Es wird in demokratischen Systemen immer darum gehen, Vetternwirtschaft einzudämmen, zurückzudrängen. Versagen die Institutionen und ihre Kontrollgremien (z.B. die Presse), verliert das System zunehmend an Glaubwürdigkeit und an Stabilität. Deshalb ist es äußerst befremdlich von einem Ulmer Journalisten ein Lob auf die lokale Vetternwirtschaft zu hören.
Sind da Kritikfähigkeit und Distanz durch allzu große Nähe zum Oberbürgermeister auf der Strecke geblieben? Außer dem Verlust an Glaubwürdigkeit hat die Vetternwirtschaft noch eine weitere negative Konsequenz: finanziellen Schaden, der der Allgemeinheit zugefügt wird.

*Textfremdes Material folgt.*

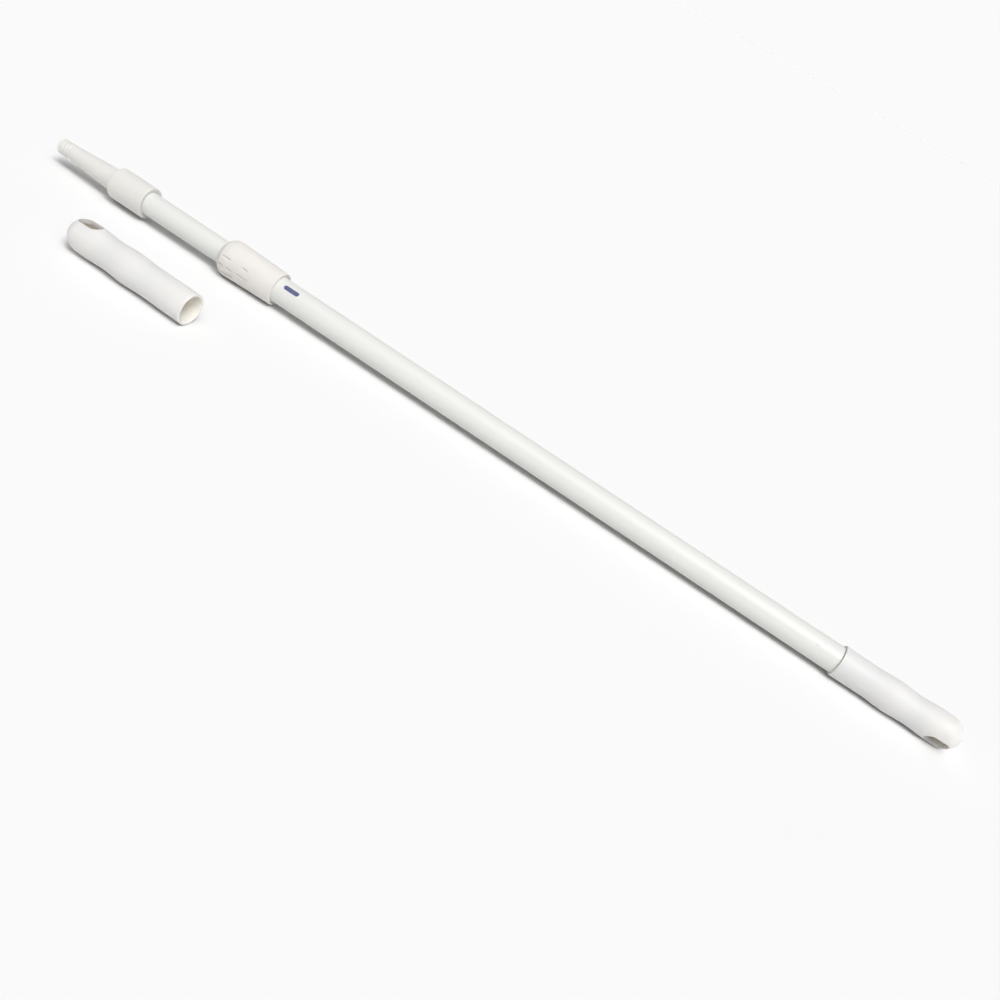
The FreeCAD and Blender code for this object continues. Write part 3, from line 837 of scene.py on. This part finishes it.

Wieviel tausend Euro kostet die Stelle des Donaubüroleiters den Stadthaushalt Monat für Monat? Ein Mann wie Peter Langer ohne spezifische Qualifikation wird dafür bezahlt, dass er einen Job macht, der gar nicht gebraucht wird. Das ist die hohe Kunst der Geldverschwendung. Ich verstehe, dass so etwas Verdruss schafft.